At least five times after he left prison, he or his wife filed for bankruptcy. One judge called the filings "an abuse of the system." He returned to prison twice after his December 1990 release ? in '92 and '96 on parole violations. In 1996, he tried unsuccessfully to appeal his conviction.
His brothers and sisters never heard what Sumbry did, or tried to do, to make it in the world after his release. Another sister heard that her brother drove a cab for a small Atlanta taxi company in 1992 but he didn't stay there long. His former wife declined to say much, other than she hadn't seen him in years. She filed for divorce against her absentee spouse in 2004.
Police reports show he had bottomed out by then. He was arrested for public urination, intoxication and fare evasion at MARTA.
He had been out on the streets for at least four years before his death, street people and homeless advocates say.
Delores Young knew one of Sumbry's tenants who complained in the 1980s. Bonnie Owens, a nearly blind woman, was threatened with eviction for coming forward, she said.

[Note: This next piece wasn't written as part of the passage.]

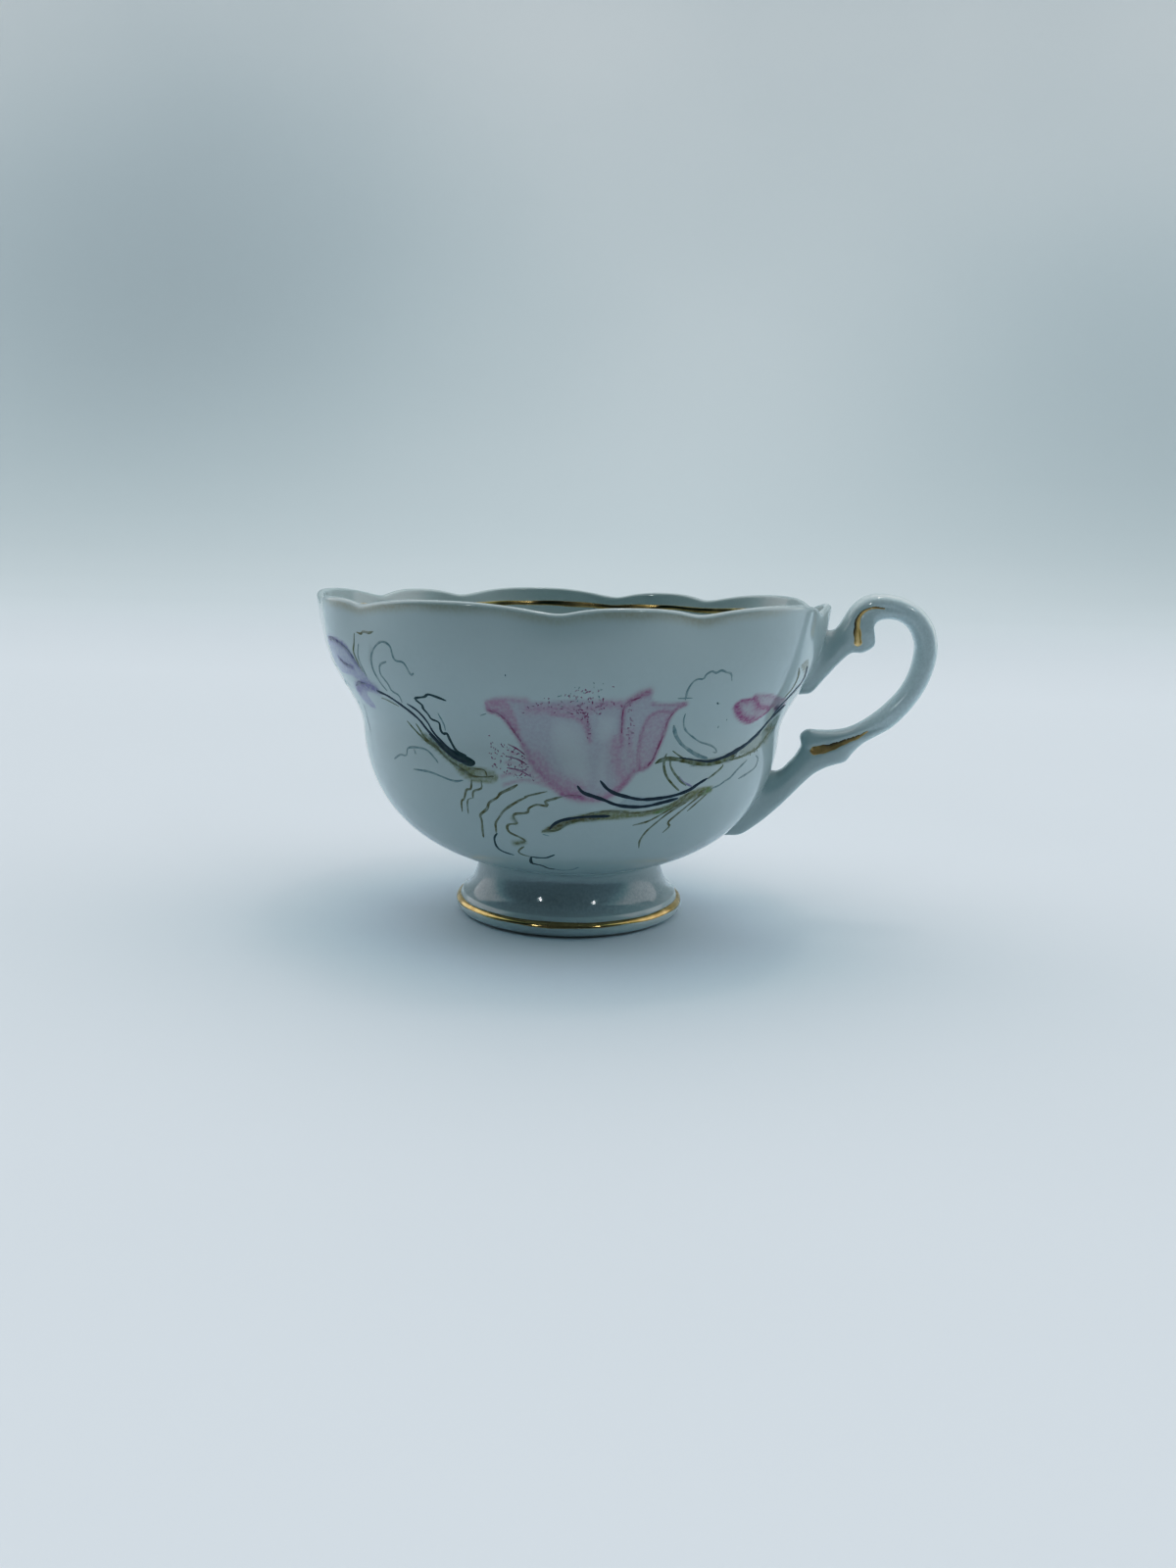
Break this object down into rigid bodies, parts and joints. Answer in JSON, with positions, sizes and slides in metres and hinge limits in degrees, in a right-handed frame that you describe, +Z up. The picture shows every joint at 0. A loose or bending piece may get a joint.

"I feel bad," said Owens' friend, Delores Young, about how Sumbry had died. "But when you do people wrong in life, bad things happen to you."
Tim Sewell, a homeless man standing by the forbidding brick shelter at Peachtree and Pine streets last week on a hot, sunny afternoon, immediately identified Sumbry from a 20-year-old photo.
"That's Bob," he said.
"He was a supervisor for the city, or something. He said he knew Andy Young personally. And Shirley Franklin. Nobody believed him.
"He talked about the opportunities he had and was proud of that. He wanted his life back. It was eating at him every day."
He sometimes drank cheap liquor, causing him to forget his insulin and go into diabetic shock, Sewell said.
The two men hung out at downtown parks or made the rounds to a half-dozen or so missions and shelters around downtown, hearing religious services to get a free meal.
Sometimes, Sumbry went to the library downtown to peruse the Internet. He liked to keep up with politics, keeping an eye on Franklin's rise to mayor and Campbell's fall from mayor to convicted tax cheat and federal prisoner.
Reminiscing was a temporary respite from a grim reality. Street life is a test even for a young man. Sumbry sometimes slept at shelters like the one Peachtree and Pine, which can accommodate 500 men. But he preferred not to.
"He'd end up outside in the park or under a bridge," said Baird. "If it's nice weather, most guys like to stay outside because when you get a bunch of guys in a building all together, it's not a healthy atmosphere. You're dealing with so many situations. People are drunk, bipolar. The hotter it gets, the worse it gets."
But outside, "you get extremely wore out because you're always in the elements," said Baird.
"You want to rest, to become invisible. But it's hard to do."
And likely, that's what Sumbry was trying to do when he laid down in the shady, secluded lot that offered a panoramic view of Atlanta, the city he came to years ago to make his mark.